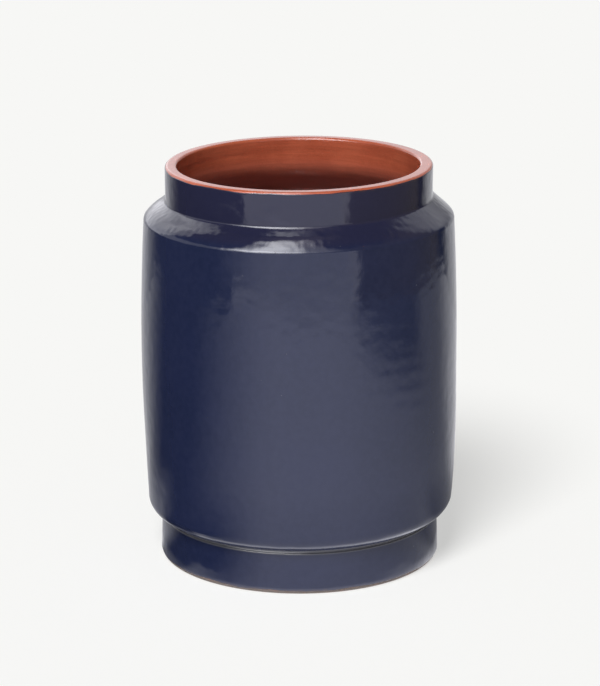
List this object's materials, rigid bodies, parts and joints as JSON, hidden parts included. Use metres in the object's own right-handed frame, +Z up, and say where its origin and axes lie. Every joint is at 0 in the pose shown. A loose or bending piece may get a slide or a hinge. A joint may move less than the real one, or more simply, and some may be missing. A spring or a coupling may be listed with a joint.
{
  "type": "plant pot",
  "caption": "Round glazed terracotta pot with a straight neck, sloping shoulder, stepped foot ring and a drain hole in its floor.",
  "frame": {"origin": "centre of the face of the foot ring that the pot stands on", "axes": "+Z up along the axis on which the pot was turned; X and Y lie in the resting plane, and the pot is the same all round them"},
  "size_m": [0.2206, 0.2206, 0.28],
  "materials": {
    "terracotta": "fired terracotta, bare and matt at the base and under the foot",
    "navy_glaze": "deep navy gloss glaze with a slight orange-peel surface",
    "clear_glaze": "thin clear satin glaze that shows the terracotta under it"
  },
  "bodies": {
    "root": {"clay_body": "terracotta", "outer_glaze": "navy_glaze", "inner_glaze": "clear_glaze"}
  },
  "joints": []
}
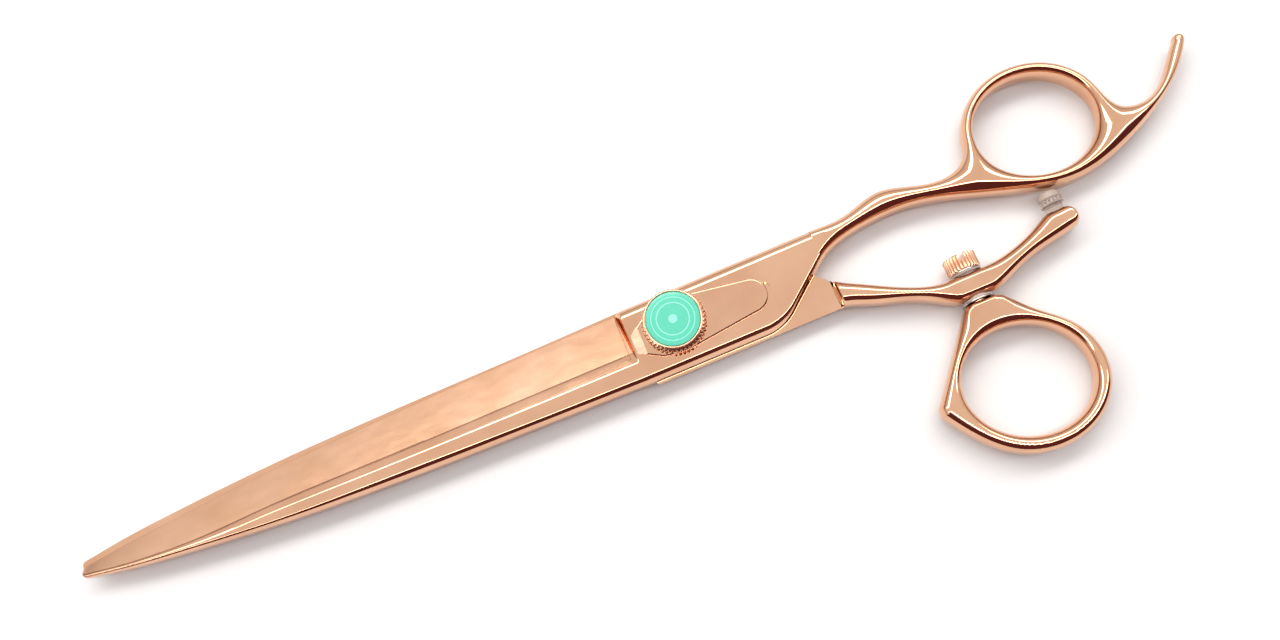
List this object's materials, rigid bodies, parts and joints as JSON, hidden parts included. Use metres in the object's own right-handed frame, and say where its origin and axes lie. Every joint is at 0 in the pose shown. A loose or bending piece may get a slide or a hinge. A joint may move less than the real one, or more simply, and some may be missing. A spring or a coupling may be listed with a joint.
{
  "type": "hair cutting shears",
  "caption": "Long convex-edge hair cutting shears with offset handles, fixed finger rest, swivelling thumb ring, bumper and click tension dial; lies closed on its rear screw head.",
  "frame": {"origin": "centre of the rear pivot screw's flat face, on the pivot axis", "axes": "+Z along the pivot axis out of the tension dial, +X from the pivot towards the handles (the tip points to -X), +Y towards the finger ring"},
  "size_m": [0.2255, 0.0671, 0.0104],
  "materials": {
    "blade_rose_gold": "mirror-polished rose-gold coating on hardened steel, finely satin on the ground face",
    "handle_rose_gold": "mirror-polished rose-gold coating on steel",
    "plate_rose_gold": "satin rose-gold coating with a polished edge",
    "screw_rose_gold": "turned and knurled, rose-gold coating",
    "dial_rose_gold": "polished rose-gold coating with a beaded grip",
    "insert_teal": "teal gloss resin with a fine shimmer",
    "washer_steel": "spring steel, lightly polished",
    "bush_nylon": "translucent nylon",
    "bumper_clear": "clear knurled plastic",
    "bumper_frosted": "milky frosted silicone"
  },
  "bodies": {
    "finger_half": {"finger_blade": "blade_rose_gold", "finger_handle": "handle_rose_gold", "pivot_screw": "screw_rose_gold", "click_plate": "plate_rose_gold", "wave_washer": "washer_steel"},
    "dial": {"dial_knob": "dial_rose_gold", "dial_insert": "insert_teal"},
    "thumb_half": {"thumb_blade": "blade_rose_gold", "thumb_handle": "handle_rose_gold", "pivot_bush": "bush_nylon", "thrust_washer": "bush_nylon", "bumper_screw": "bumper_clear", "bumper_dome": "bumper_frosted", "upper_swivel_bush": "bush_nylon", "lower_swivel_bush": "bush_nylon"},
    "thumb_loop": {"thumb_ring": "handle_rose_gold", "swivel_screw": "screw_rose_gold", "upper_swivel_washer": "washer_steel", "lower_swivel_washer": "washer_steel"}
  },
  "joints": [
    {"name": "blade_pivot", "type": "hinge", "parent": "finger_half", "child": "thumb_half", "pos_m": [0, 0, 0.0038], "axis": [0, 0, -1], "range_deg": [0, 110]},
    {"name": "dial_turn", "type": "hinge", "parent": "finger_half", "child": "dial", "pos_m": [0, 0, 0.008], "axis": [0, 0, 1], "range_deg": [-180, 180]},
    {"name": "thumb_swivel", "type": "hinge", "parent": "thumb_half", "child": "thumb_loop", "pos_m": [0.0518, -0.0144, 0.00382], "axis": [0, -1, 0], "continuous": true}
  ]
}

§

■ **EXERCISE DETAILS**
Copy each line of the data exactly, leaving nothing out.

■ **TASK RESULT**
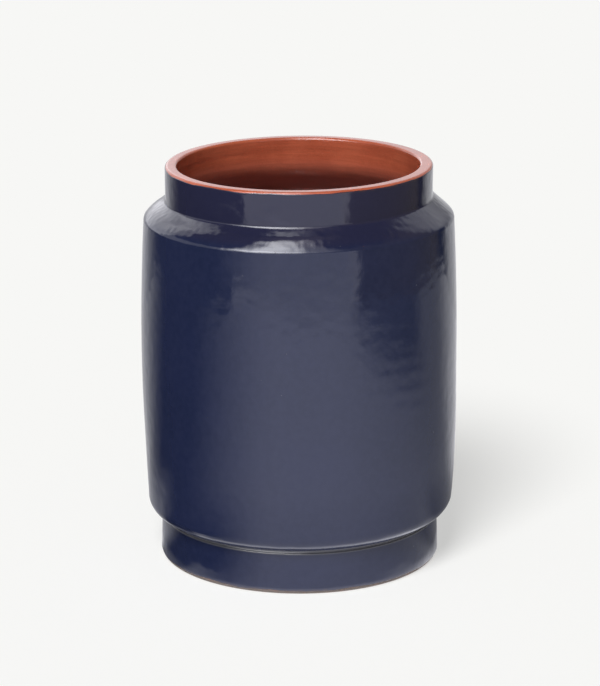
List this object's materials, rigid bodies, parts and joints as JSON, hidden parts included. Use metres in the object's own right-handed frame, +Z up, and say where its origin and axes lie. Every joint is at 0 in the pose shown. A loose or bending piece may get a slide or a hinge. A joint may move less than the real one, or more simply, and some may be missing. A spring or a coupling may be listed with a joint.
{
  "type": "plant pot",
  "caption": "Round glazed terracotta pot with a straight neck, sloping shoulder, stepped foot ring and a drain hole in its floor.",
  "frame": {"origin": "centre of the face of the foot ring that the pot stands on", "axes": "+Z up along the axis on which the pot was turned; X and Y lie in the resting plane, and the pot is the same all round them"},
  "size_m": [0.2206, 0.2206, 0.28],
  "materials": {
    "terracotta": "fired terracotta, bare and matt at the base and under the foot",
    "navy_glaze": "deep navy gloss glaze with a slight orange-peel surface",
    "clear_glaze": "thin clear satin glaze that shows the terracotta under it"
  },
  "bodies": {
    "root": {"clay_body": "terracotta", "outer_glaze": "navy_glaze", "inner_glaze": "clear_glaze"}
  },
  "joints": []
}
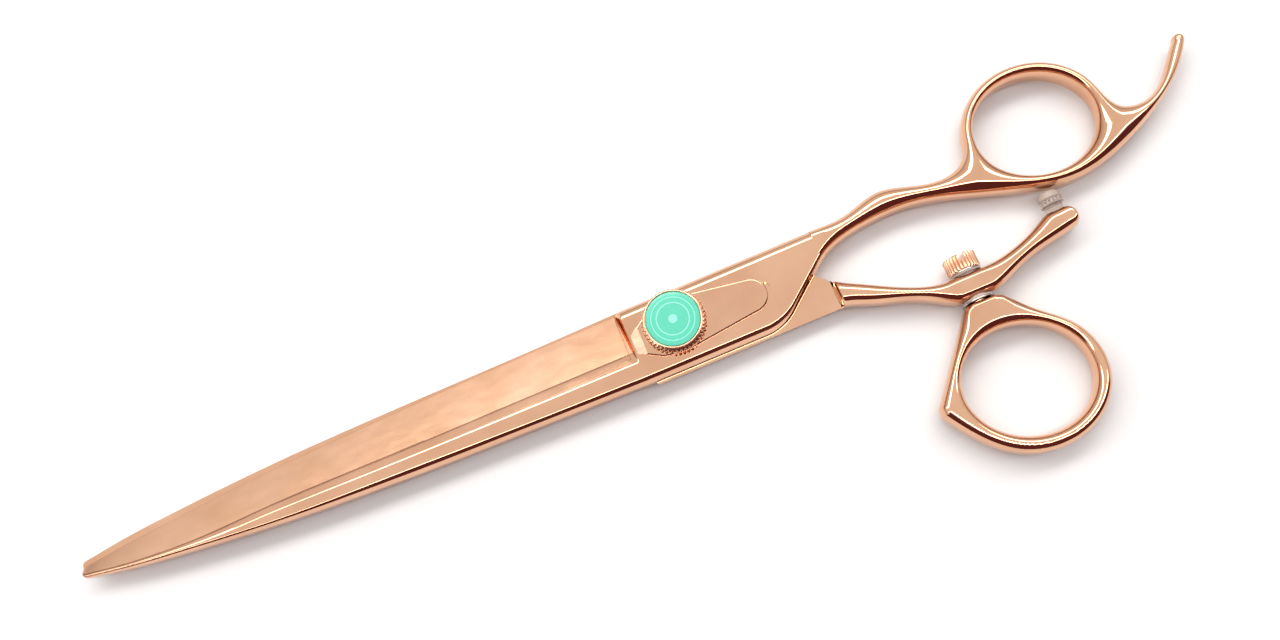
List this object's materials, rigid bodies, parts and joints as JSON, hidden parts included. Use metres in the object's own right-handed frame, and say where its origin and axes lie. Every joint is at 0 in the pose shown. A loose or bending piece may get a slide or a hinge. A joint may move less than the real one, or more simply, and some may be missing. A spring or a coupling may be listed with a joint.
{
  "type": "hair cutting shears",
  "caption": "Long convex-edge hair cutting shears with offset handles, fixed finger rest, swivelling thumb ring, bumper and click tension dial; lies closed on its rear screw head.",
  "frame": {"origin": "centre of the rear pivot screw's flat face, on the pivot axis", "axes": "+Z along the pivot axis out of the tension dial, +X from the pivot towards the handles (the tip points to -X), +Y towards the finger ring"},
  "size_m": [0.2255, 0.0671, 0.0104],
  "materials": {
    "blade_rose_gold": "mirror-polished rose-gold coating on hardened steel, finely satin on the ground face",
    "handle_rose_gold": "mirror-polished rose-gold coating on steel",
    "plate_rose_gold": "satin rose-gold coating with a polished edge",
    "screw_rose_gold": "turned and knurled, rose-gold coating",
    "dial_rose_gold": "polished rose-gold coating with a beaded grip",
    "insert_teal": "teal gloss resin with a fine shimmer",
    "washer_steel": "spring steel, lightly polished",
    "bush_nylon": "translucent nylon",
    "bumper_clear": "clear knurled plastic",
    "bumper_frosted": "milky frosted silicone"
  },
  "bodies": {
    "finger_half": {"finger_blade": "blade_rose_gold", "finger_handle": "handle_rose_gold", "pivot_screw": "screw_rose_gold", "click_plate": "plate_rose_gold", "wave_washer": "washer_steel"},
    "dial": {"dial_knob": "dial_rose_gold", "dial_insert": "insert_teal"},
    "thumb_half": {"thumb_blade": "blade_rose_gold", "thumb_handle": "handle_rose_gold", "pivot_bush": "bush_nylon", "thrust_washer": "bush_nylon", "bumper_screw": "bumper_clear", "bumper_dome": "bumper_frosted", "upper_swivel_bush": "bush_nylon", "lower_swivel_bush": "bush_nylon"},
    "thumb_loop": {"thumb_ring": "handle_rose_gold", "swivel_screw": "screw_rose_gold", "upper_swivel_washer": "washer_steel", "lower_swivel_washer": "washer_steel"}
  },
  "joints": [
    {"name": "blade_pivot", "type": "hinge", "parent": "finger_half", "child": "thumb_half", "pos_m": [0, 0, 0.0038], "axis": [0, 0, -1], "range_deg": [0, 110]},
    {"name": "dial_turn", "type": "hinge", "parent": "finger_half", "child": "dial", "pos_m": [0, 0, 0.008], "axis": [0, 0, 1], "range_deg": [-180, 180]},
    {"name": "thumb_swivel", "type": "hinge", "parent": "thumb_half", "child": "thumb_loop", "pos_m": [0.0518, -0.0144, 0.00382], "axis": [0, -1, 0], "continuous": true}
  ]
}